Having a puppy this age reminds me of raising a toddler. The puppy is completely dependent on me. I feed the puppy. I bathe the puppy. I calm the puppy. I play with the puppy. I discipline the puppy. I clean up after the puppy. I try to make up for lost time while the puppy is napping. The difference between now and when I first brought Ginger home is that she is so much more mobile and has so little judgment. Sound familiar, you parents out there?

Of course, there are certain socially, morally, and legally acceptable differences between caring for my puppy versus parenting a toddler. For obvious reasons, the Department of Children and Families in Massachusetts will not investigate me if I:

1. Put Ginger in a crate for two to three hours and leave the house. She cries at first, I walk away, and despite feeling a tad guilty, I am pretty sure that every other puppy owner is doing the same thing.

2. Spray my puppy with a hose if she gets really dirty outside before bringing her back in. She seems to enjoy these impromptu showers, actually. I assure you I wasn’t in the habit of doing this with my children although I will admit to being tempted on several occasions.

3. Encourage my dog to rub her rearend on the grass/walk so that she doesn’t do so on my floors. (What joy is in my heart when I discover such a smudge under my clean socks in the morning.)
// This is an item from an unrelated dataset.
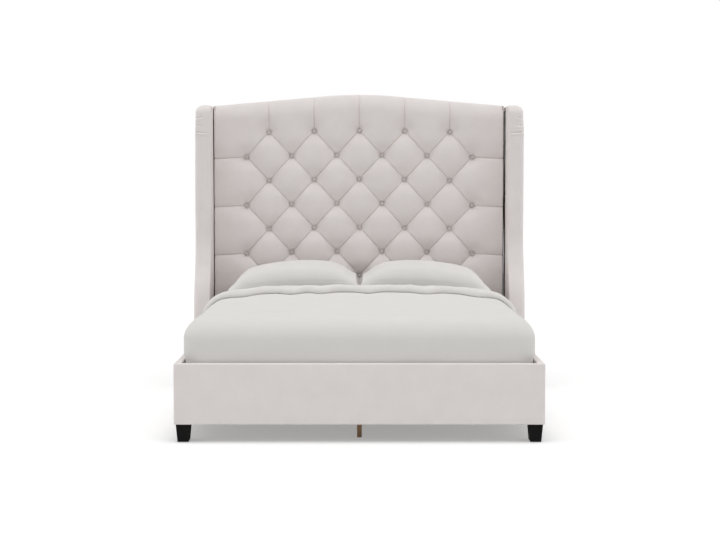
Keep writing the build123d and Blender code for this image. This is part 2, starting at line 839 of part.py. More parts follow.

4. Growl at my puppy. Lately, I have begun barking and growling at my dog. No, I haven’t suffered a psychotic split or finally revealed my secret alien self to my confused family. It’s just that sometimes the only action that works to break her manic moods is to bark and growl. If I say, “No,” to her, she often just barks right back at me and continues to bite my feet. 

5. Walk her around the neighborhood on a leash. Ginger demonstrates little talent for walking on leash. My husband and I can be seen on occasion pulling her along the street trying to get her to walk cooperatively. She must look quite pathetic while we are doing it. I must confess to having used a wrist lead with my rambunctious daughter on two occasions. She completely outwitted me and escaped, but that is a story for another post.

When my children were toddlers and riding in their car seats in the back, I wouldn’t even step out of the car to cross the sidewalk and return the Lyle, Lyle Crocodile video to the library dropbox. Partly, this irrational fear arose from the fact that the Taunton Police Station was about 40 yards away across the parking lot. I imagined that I might be characterized as an unfit mother if an officer saw me walk the 6 feet to the dropbox without my children in tow.  Partly, I was truly worried about leaving them in the car, if only for 10 seconds. My husband thought I was being quite neurotic; I wasn’t so convinced.

So, I have a question for all of you dog owners out there. How long does toddlerhood last in a dog? For example, when will I be able to leave her for 15 minutes to take a shower or walk around the block and not find my cell phone charger chewed to bits?